The Chongqing sex-bribes-videotape saga comes to light just days after Xi Jinping, who was appointed Communist Party chairman in mid-November, made anti-corruption pledges a centerpiece of an important speech: "Much evidence tells us that worsening corruption's only outcome will be the end of the party and the end of the state. We must be vigilant," he told top officials in Beijing; Xi also likened graft to "worms breeding in decaying matter." Whether or not Xi's intentions are genuine, similar pledges have been repeated for more than a decade. So how, exactly, do you crack down on corruption in China?
Li Chengyan, a professor at Peking University's Research Center for Government Integrity, has an idea: Involve the mistresses. No, seriously. A staunch party loyalist, he is researching the role of kept women, or ernai, as whistleblowers, intentionally or otherwise. "The phenomenon of mistresses is so common in Chinese history, but the scale today is really unprecedented," says Li, who thinks the problem is caused by loopholes in the discipline system and lack of effective supervision. "If we examine corrupt officials, about 80 to 90 percent of them also have mistresses."

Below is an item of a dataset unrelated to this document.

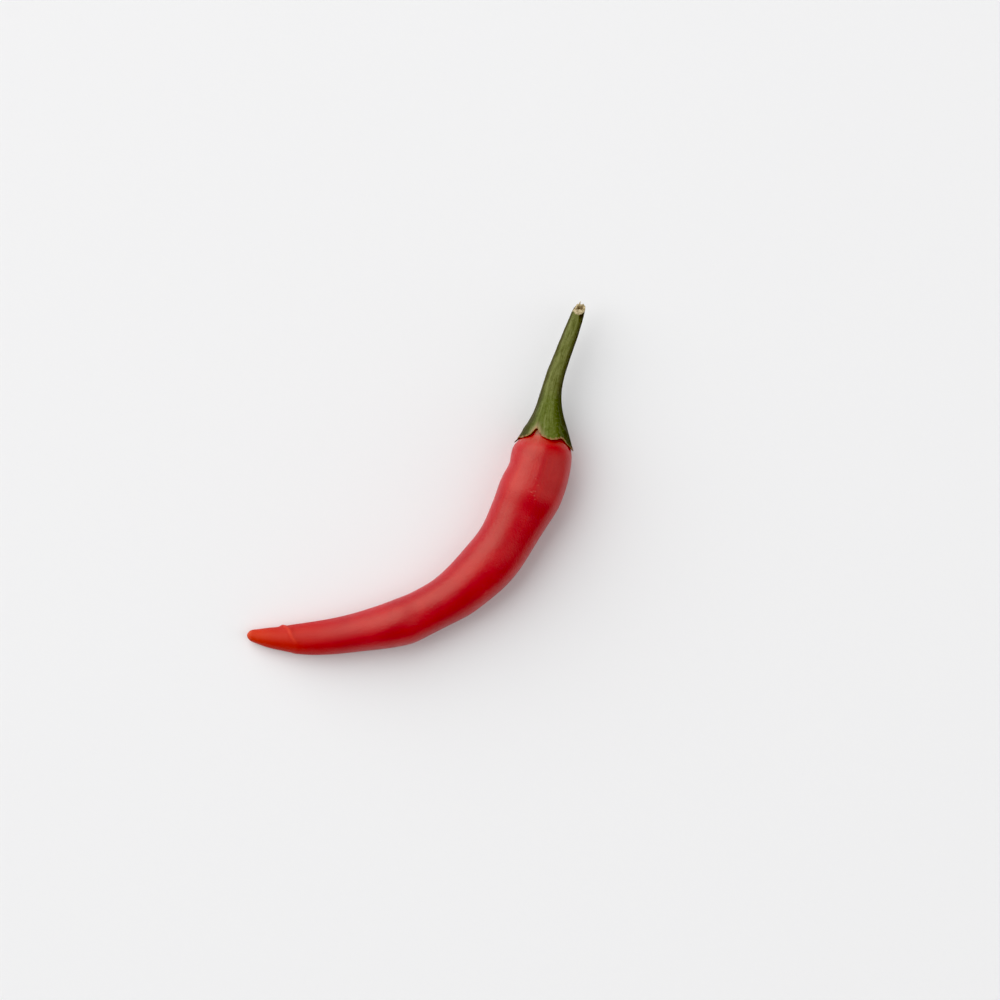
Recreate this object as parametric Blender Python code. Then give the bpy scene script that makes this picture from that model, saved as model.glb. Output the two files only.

Li sees a connection between China's modern concubine culture and its runaway graft: the "emperor psychology" of the unrestrained: "Absolute power corrupts absolutely. When officials have absolute power, they become bold to ignore the law and social norms and do everything they like." This ultimately hurts the party: "It's misleading to think that keeping a mistress is not a big problem -- that it won't affect the official's main work, records, and achievements. Temptation brings temptation."
But where others see moral hazard, Li also sees a silver lining. "Many corruption investigations begin with information or lawsuits from the mistresses. Why not? They have direct knowledge of the officials' behavior." Eleven mistresses of a Shaanxi province official -- many of them wives of his subordinates -- exposed his dealings in 2007 after their families stopped prospering. The mistress of a former Navy vice-admiral ratted him out in 2006 after he rebuffed demands for continued financial support for her and their secret love child. "She wanted compensation to buy a house and raise the kid as a condition to end the relationship," says Li. "Changes in relationship status always produce unstable results." More tragically, an official in Shandong province was executed in 2007 for graft and murder after his former mistress died in a peculiar car-bomb explosion, and a police investigation turned up explicit photos of the estranged couple.
Zhu, the investigative journalist, says he hopes to break the cycle where "officials protect each other" from leaks about their bribe-taking and outsized sex lives. One tape at a time?